By working with community-based childcare centers (CBCCs) within an existing CBO we are able to increase the OVC’s accessibility of Vitameal and farm inputs. Tiwalere, a USAID-funded alliance of OSA, FTC, World Relief, and Total Land Care is an example of such initiative, which has improved OVC care with delivery of Vitameal and farm inputs to those CBCCs. Since the beginning of the Vitameal program in December of 2009, there has been a 33% increase in CBCC attendance. And in 2010, over 13,000 OVC were fed throughout 33 OSA-partnered CBOs through the Vitameal program.
In addition to these partnerships, OSA continues to promote nutritionally-balanced meals through our Income Generating Activities projects. Grants from OSA fund income generating activities (IGAs), which are developed based on the community’s innate resources. These IGAs, such as piggeries and maize mills, provide food output and supplemental income to support, among other things, balanced meals for OVC.

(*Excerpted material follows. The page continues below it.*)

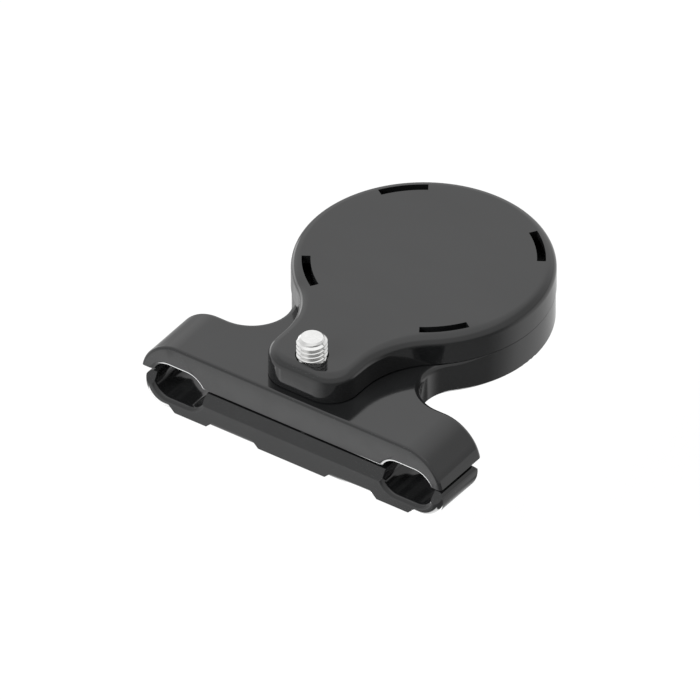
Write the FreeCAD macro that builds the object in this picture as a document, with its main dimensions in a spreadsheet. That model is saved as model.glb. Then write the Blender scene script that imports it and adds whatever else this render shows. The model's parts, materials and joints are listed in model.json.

OSA is continuing our partnership with Feed the Children and UNICEF to maximize each community’s capacity to produce sustainable OVC care, where comprehensive care is replicated and nutritional programs are sustained. OSA continues to work towards mobilizing communities to effectively utilize resources that support OVC, nurturing self-reliance and ultimately, effecting community empowerment.